Schmid raised a half-dozen “red flags” for FVL, starting with its status as an “initiative” rather than a “program”: “Initiatives tend to have a hard time going from a great series of concepts to programs of record,” she said. Having “too many cooks in the kitchen” doesn’t help: The Joint Staff and the Office of the Secretary of Defense are currently shepherding the “initiative,” she said, but they need to hand each actual program to a specific service to manage. Unfortunately, the lead service for FVL Medium, the first version to be built, will likely be the Army, which has the military’s largest medium helicopter fleet but also its worst record of costly cancelled programs.
Schmid’s fourth red flag is the program’s sheer ambition, with its four (or more) sub-programs. Her fifth is the long lag time before the medium FVL’s entry into service post-2030, which gives plenty of time for leadership to lose interest and technology to become obsolete.

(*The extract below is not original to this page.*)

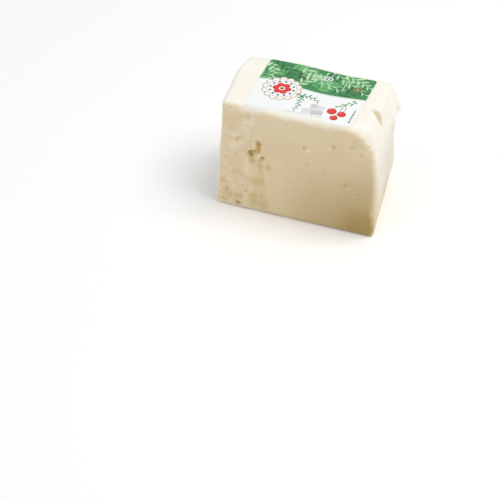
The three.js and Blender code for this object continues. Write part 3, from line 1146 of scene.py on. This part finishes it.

Sixth and last, but hardly least, is the basic budget problem. If sequestration cuts return in 2016, there’ll be little funding for any big new program.
“The hazard to overcome is the intersection of wanting to have it all…colliding with this world of constrained resources,” Venlet said. “That collision creates desperate people under extreme pressure to find something new — or believe something new will emerge that enables one to have it all for less.”